Pepesan Kosong Perlindungan TKI

Oleh Joko Riyanto

Pemerintah Indonesia dipermalukan. Salah satu anak bangsa, Ruyati (54 tahun), dihukum pancung di Arab Saudi tanpa ada pemberitahuan resmi. Ruyati, pekerja rumah tangga dari RT 03 RW II Kampung Ceger, Sukatani, Bekasi, Jabar, dihukum pancung pada Sabtu (18-6) di Mekah karena mengakui telah membunuh majikan perempuannya, Khairiya Hamed binti Majlad. Ruyati membunuh Khairiya (64) menggunakan pisau pemotong daging pada 10 Januari 2010.

Berbagai kalangan menyesalkan hukuman pancung yang dijatuhkan Pemerintah Arab Saudi tersebut. Kasus TKI yang dihukum pancung semakin membuktikan lemahnya diplomasi perlindungan TKI di luar negeri. Menurut Direktur Eksekutif Migrant Care Anis Hidayah, dalam kasus ini, publik tidak pernah mengetahui proses hukum dan upaya diplomasi apa yang pernah dilakukan Pemerintah Indonesia (Media Indonesia, 20-6-2011).

Kasus Ruyati memperlihatkan perlindungan hukum TKI sekadar pepesan kosong. Kasus Rumiyati juga sangat bertentangan dengan pidato Presiden Susilo Bambang Yudhoyono di Sidang ILO ke-100 pada 14 Juni 2011, yang menyatakan di Indonesia mekanisme perlindungan terhadap pekerja migran Indonesia sudah berjalan serta tersedia institusi dan regulasinya.

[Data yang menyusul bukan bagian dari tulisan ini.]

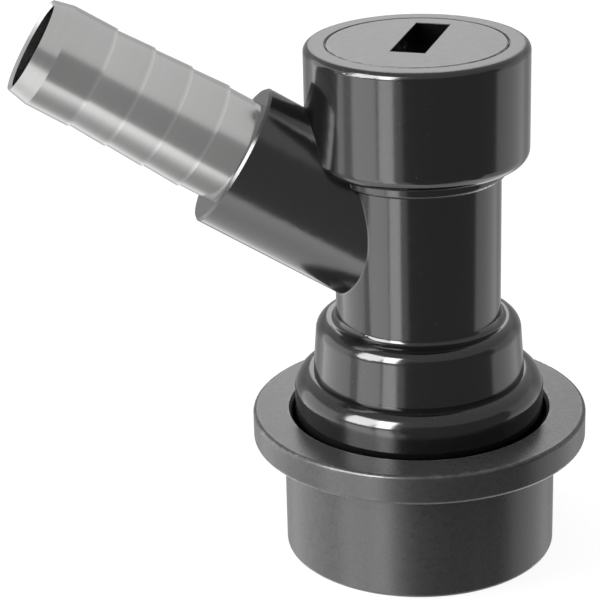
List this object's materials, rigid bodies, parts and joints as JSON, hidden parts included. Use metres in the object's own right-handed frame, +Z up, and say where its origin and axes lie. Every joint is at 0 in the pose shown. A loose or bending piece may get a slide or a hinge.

Sudah sering rasanya kita mengkritik persoalan TKI ini. Tak bosan pula kita selalu menelaah bahwa persoalan TKI ini merupakan buah dari lemahnya kebijakan Pemerintah Indonesia terkait dengan perlindungan terhadap para pekerja migran itu. Pemerintah seakan tak punya taji untuk melindungi warganya yang tersandera sistem kerja buruk dan tak manusiawi di negeri seberang. Persoalan TKI yang dalam taraf tertentu telah berkembang menjadi trafficking dan menjadi soal klasik seperti berputar dalam lingkaran setan dan menyusuri lorong tak berujung. Korban-korban terus berjatuhan tanpa kita mampu membendungnya. Sehingga memunculkan sebuah gugatan: perlindungan hukum seperti apa yang bisa diberikan negara selama ini terhadap TKI?

Di mana komitmen pemerintah yang dijanjikan melalui pembentukan Badan Nasional Penempatan dan Perlindungan TKI (BNP2TKI) untuk melindungi TKI? Negara perlu lebih cermat untuk melihat kembali serta mengidentifikasi persoalan-persoalan apa saja yang sesungguhnya menjadi “penyakit” dalam soal TKI, kemudian “mendiagnosis” atas problem yang mereka hadapi.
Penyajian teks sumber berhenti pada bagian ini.